この冬に、イザール2とネッカーヴェストハイム2の稼働継続が必要になる可能性は大きい。そのことはハーベック経済相も承知していると思われる。ただ、10月9日にはニーダーザクセン州で州議会選挙が行われる。同州には、1977年に当時旧西独の使用済み核燃料の最終処分場の候補地に選定されたゴアレーベンがあり、同地では数十年間にわたって地元住民の激しい反原発運動が繰り広げられた経緯がある。そのため、有権者は原発に関して非常に敏感で、ハーベック氏が脱原発の先送りという “間違った判断” を下すならば、選挙に悪影響を及ぼすことは確実だ。また、10月中旬には緑の党の党大会が計画されているが、ここでも、同氏に対する風当たりが強くなることは間違いない。二酸化炭素の排出量が多く、 気候には良くないが緊急時の予備として待機していた石炭火力発電所に再稼働を許す決定を下したのは同氏だ。 フラッキングという環境には決して良くない方法で地中から取り出され、液化され、しかも遠方から船で運ばれてくる液化天然ガスの受け入れのために、現在ターミナルを急ピッチで建設させているのも同氏だ。同氏の今回の決断は、党員への譲歩とも受けと取れる。州議会選挙と党大会が終わった後で、ハーベック氏が2基の原発の稼働を中断なしで4月中旬まで延長しようと言うのではないだろうか、と憶測する人は少なくない。

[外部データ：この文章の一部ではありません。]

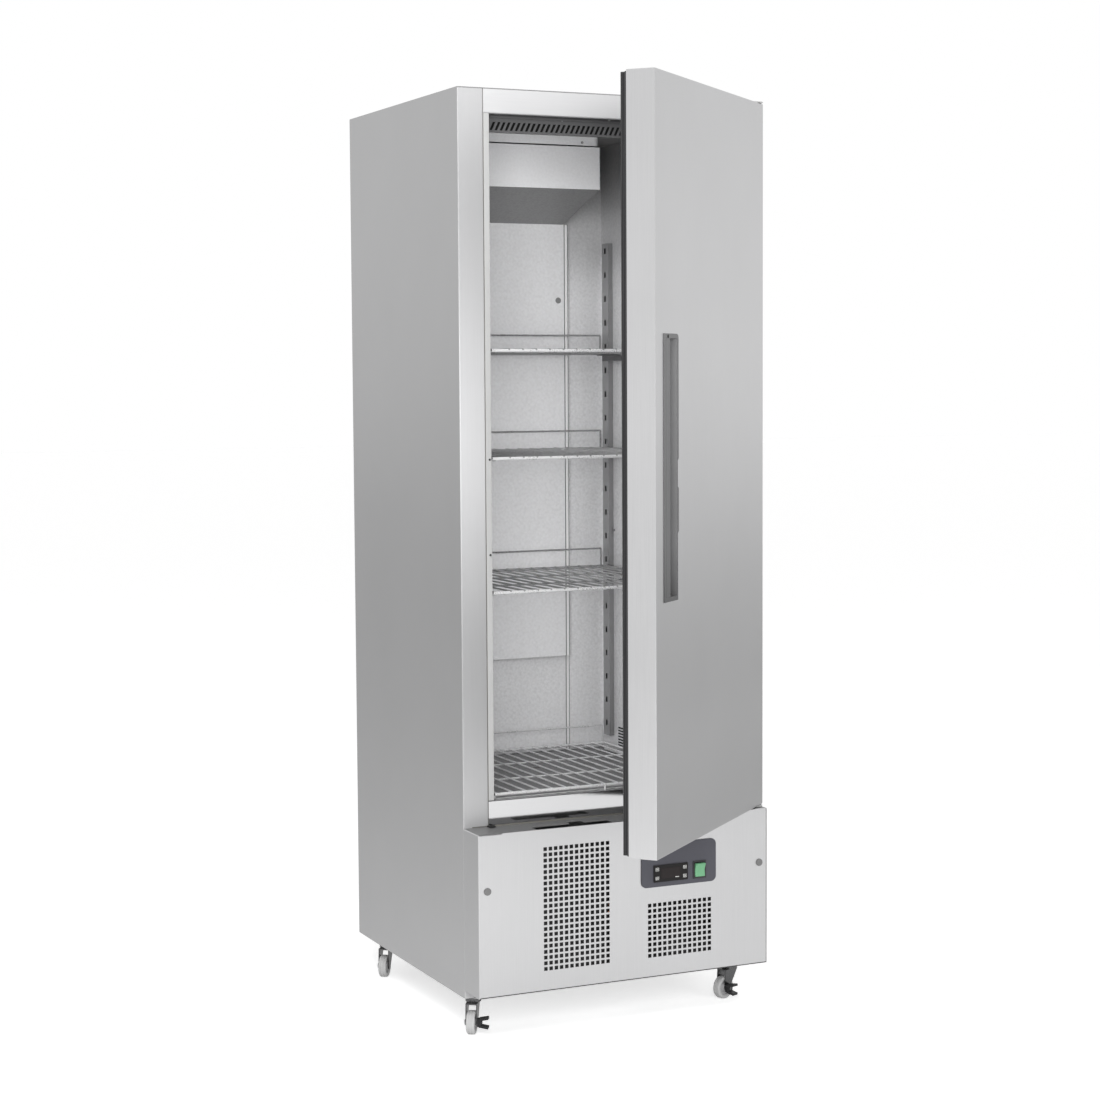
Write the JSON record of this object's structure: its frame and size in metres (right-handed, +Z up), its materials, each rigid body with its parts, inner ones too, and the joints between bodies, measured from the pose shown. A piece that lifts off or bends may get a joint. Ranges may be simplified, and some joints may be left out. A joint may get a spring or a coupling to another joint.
{
  "type": "upright freezer",
  "caption": "Upright cabinet freezer on four castors, with one solid door on a right hinge, wire shelves and a perforated lower cover with controls.",
  "frame": {"origin": "on the floor under the middle of the carcass", "axes": "X to the right seen from the front, Y to the back, Z up"},
  "size_m": [0.6871, 1.1361, 1.96],
  "materials": {
    "outer_steel": "fine vertical brushing, satin",
    "frame_steel": "polished stainless sheet",
    "coated_sheet": "galvanised and lacquered",
    "liner_aluminium": "stucco embossed",
    "strip_plastic": "satin white",
    "foam": "rigid polyurethane foam, cut face",
    "pilaster_steel": "bright folded steel",
    "rail_steel": "dull folded steel",
    "shelf_wire": "grey plastic coated wire",
    "white_plastic": "satin",
    "grey_plastic": "satin",
    "black_plastic": "satin black",
    "gasket_rubber": "matt dark grey",
    "coil_fins": "bare fins",
    "compressor_shell": "black enamel",
    "copper": "drawn copper",
    "motor_metal": "dull",
    "ledge_dark": "grey lacquered sheet",
    "handle_grey": "satin mid grey",
    "plate_slate": "smooth dark slate plastic",
    "fascia_black": "black gloss",
    "key_grey": "satin",
    "rocker_green": "translucent green, unlit",
    "zinc_steel": "zinc plated",
    "wheel_grey": "grey tread",
    "pedal_black": "moulded black"
  },
  "bodies": {
    "cabinet": {"left_side_panel": "outer_steel", "right_side_panel": "outer_steel", "top_panel": "coated_sheet", "rear_panel": "coated_sheet", "header_panel": "outer_steel", "front_apron": "frame_steel", "breaker_strips": "strip_plastic", "liner_panels": "liner_aluminium", "insulation": "foam", "pilasters": "pilaster_steel", "shelf_rails": "rail_steel", "air_grille": "white_plastic", "duct_panel": "liner_aluminium", "evaporator_cover": "liner_aluminium", "evaporator_coil": "coil_fins", "condenser_coil": "coil_fins", "fan_shroud": "coated_sheet", "fan_motors": "motor_metal", "compressor": "compressor_shell", "refrigerant_pipes": "copper", "evaporating_tray": "black_plastic", "base_pan": "coated_sheet", "rear_grille": "coated_sheet", "cable_gland": "black_plastic", "front_cover": "outer_steel", "ledge_plate": "ledge_dark", "hole_plugs": "grey_plastic", "control_plate": "plate_slate", "controller": "fascia_black", "rocker_bezel": "black_plastic", "hinge_brackets": "zinc_steel", "castor_plates": "zinc_steel"},
    "door": {"door_skin": "outer_steel", "door_liner": "white_plastic", "door_foam": "foam", "door_gasket": "gasket_rubber", "door_handle": "handle_grey", "hinge_bushes": "black_plastic"},
    "wire_shelf_1": {"wire_shelf_1": "shelf_wire"},
    "wire_shelf_2": {"wire_shelf_2": "shelf_wire"},
    "wire_shelf_3": {"wire_shelf_3": "shelf_wire"},
    "bottom_shelf": {"bottom_shelf": "shelf_wire"},
    "castor_fork_front_left": {"castor_fork_front_left": "zinc_steel"},
    "castor_wheel_front_left": {"castor_wheel_front_left": "wheel_grey"},
    "brake_pedal_front_left": {"brake_pedal_front_left": "pedal_black"},
    "castor_fork_front_right": {"castor_fork_front_right": "zinc_steel"},
    "castor_wheel_front_right": {"castor_wheel_front_right": "wheel_grey"},
    "brake_pedal_front_right": {"brake_pedal_front_right": "pedal_black"},
    "castor_fork_rear_left": {"castor_fork_rear_left": "zinc_steel"},
    "castor_wheel_rear_left": {"castor_wheel_rear_left": "wheel_grey"},
    "castor_fork_rear_right": {"castor_fork_rear_right": "zinc_steel"},
    "castor_wheel_rear_right": {"castor_wheel_rear_right": "wheel_grey"},
    "condenser_fan": {"condenser_fan": "black_plastic"},
    "evaporator_fan": {"evaporator_fan": "black_plastic"},
    "rocker": {"rocker": "rocker_green"},
    "controller_key_1": {"controller_key_1": "key_grey"},
    "controller_key_2": {"controller_key_2": "key_grey"},
    "controller_key_3": {"controller_key_3": "key_grey"},
    "controller_key_4": {"controller_key_4": "key_grey"}
  },
  "joints": [
    {"name": "door_swing", "type": "hinge", "parent": "cabinet", "child": "door", "pos_m": [0.315, -0.376, 1.2], "axis": [0, 0, 1], "range_deg": [-41.4, 68.6]},
    {"name": "wire_shelf_1_slide", "type": "slide", "parent": "cabinet", "child": "wire_shelf_1", "axis": [0, -1, 0], "range_m": [0, 0.04]},
    {"name": "wire_shelf_2_slide", "type": "slide", "parent": "cabinet", "child": "wire_shelf_2", "axis": [0, -1, 0], "range_m": [0, 0.04]},
    {"name": "wire_shelf_3_slide", "type": "slide", "parent": "cabinet", "child": "wire_shelf_3", "axis": [0, -1, 0], "range_m": [0, 0.04]},
    {"name": "bottom_shelf_lift", "type": "slide", "parent": "cabinet", "child": "bottom_shelf", "axis": [0, 0, 1], "range_m": [0, 0.1]},
    {"name": "castor_swivel_front_left", "type": "hinge", "parent": "cabinet", "child": "castor_fork_front_left", "pos_m": [-0.308, -0.29, 0.07], "axis": [0, 0, 1], "continuous": true},
    {"name": "castor_roll_front_left", "type": "hinge", "parent": "castor_fork_front_left", "child": "castor_wheel_front_left", "pos_m": [-0.31966, -0.30866, 0.025], "axis": [0.848, -0.5299, 0], "continuous": true},
    {"name": "brake_front_left", "type": "hinge", "parent": "castor_fork_front_left", "child": "brake_pedal_front_left", "pos_m": [-0.31966, -0.30866, 0.025], "axis": [0.848, -0.5299, 0], "range_deg": [0, 20]},
    {"name": "castor_swivel_front_right", "type": "hinge", "parent": "cabinet", "child": "castor_fork_front_right", "pos_m": [0.308, -0.29, 0.07], "axis": [0, 0, 1], "continuous": true},
    {"name": "castor_roll_front_right", "type": "hinge", "parent": "castor_fork_front_right", "child": "castor_wheel_front_right", "pos_m": [0.28733, -0.29752, 0.025], "axis": [0.342, -0.9397, 0], "continuous": true},
    {"name": "brake_front_right", "type": "hinge", "parent": "castor_fork_front_right", "child": "brake_pedal_front_right", "pos_m": [0.28733, -0.29752, 0.025], "axis": [0.342, -0.9397, 0], "range_deg": [0, 20]},
    {"name": "castor_swivel_rear_left", "type": "hinge", "parent": "cabinet", "child": "castor_fork_rear_left", "pos_m": [-0.308, 0.222, 0.07], "axis": [0, 0, 1], "continuous": true},
    {"name": "castor_roll_rear_left", "type": "hinge", "parent": "castor_fork_rear_left", "child": "castor_wheel_rear_left", "pos_m": [-0.32093, 0.2042, 0.025], "axis": [0.809, -0.5878, 0], "continuous": true},
    {"name": "castor_swivel_rear_right", "type": "hinge", "parent": "cabinet", "child": "castor_fork_rear_right", "pos_m": [0.308, 0.222, 0.07], "axis": [0, 0, 1], "continuous": true},
    {"name": "castor_roll_rear_right", "type": "hinge", "parent": "castor_fork_rear_right", "child": "castor_wheel_rear_right", "pos_m": [0.30048, 0.20133, 0.025], "axis": [0.9397, -0.342, 0], "continuous": true},
    {"name": "condenser_fan_spin", "type": "hinge", "parent": "cabinet", "child": "condenser_fan", "pos_m": [-0.1176, -0.22, 0.24], "axis": [0, 1, 0], "continuous": true},
    {"name": "evaporator_fan_spin", "type": "hinge", "parent": "cabinet", "child": "evaporator_fan", "pos_m": [0, 0.156, 1.8415], "axis": [0, 1, 0], "continuous": true},
    {"name": "rocker_tilt", "type": "hinge", "parent": "cabinet", "child": "rocker", "pos_m": [0.171, -0.4025, 0.32], "axis": [1, 0, 0], "range_deg": [-16, 0]},
    {"name": "controller_key_1_press", "type": "slide", "parent": "cabinet", "child": "controller_key_1", "axis": [0, 1, 0], "range_m": [0, 0.0008], "stiffness_N_per_m": 400, "springref_m": -0.0005},
    {"name": "controller_key_2_press", "type": "slide", "parent": "cabinet", "child": "controller_key_2", "axis": [0, 1, 0], "range_m": [0, 0.0008], "stiffness_N_per_m": 400, "springref_m": -0.0005},
    {"name": "controller_key_3_press", "type": "slide", "parent": "cabinet", "child": "controller_key_3", "axis": [0, 1, 0], "range_m": [0, 0.0008], "stiffness_N_per_m": 400, "springref_m": -0.0005},
    {"name": "controller_key_4_press", "type": "slide", "parent": "cabinet", "child": "controller_key_4", "axis": [0, 1, 0], "range_m": [0, 0.0008], "stiffness_N_per_m": 400, "springref_m": -0.0005}
  ]
}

ただ、ハーベック氏が、CDU・CSU やF D P の党首や議員たちのように、新しい燃料棒も購入して、その後も数年間原発を稼働させるだろうとは、どうしても考えにくい。事実、8月初めの世論調査で、緑の党の党員の61%が「稼働を春まで延期することに賛成する」と答えており、「今年12月末までに脱原発を達成することに賛成する」と答えた党員の31%を上回っていた。しかし、「原発を長期的に続けることに賛成だ」と答えた党員はわずか8%しかいなかった。今回のハーベック氏の決断は、脱原発派のメンツを保ちつつ、しかも電力の安定供給を保証するという大変賢い判断のように思われる。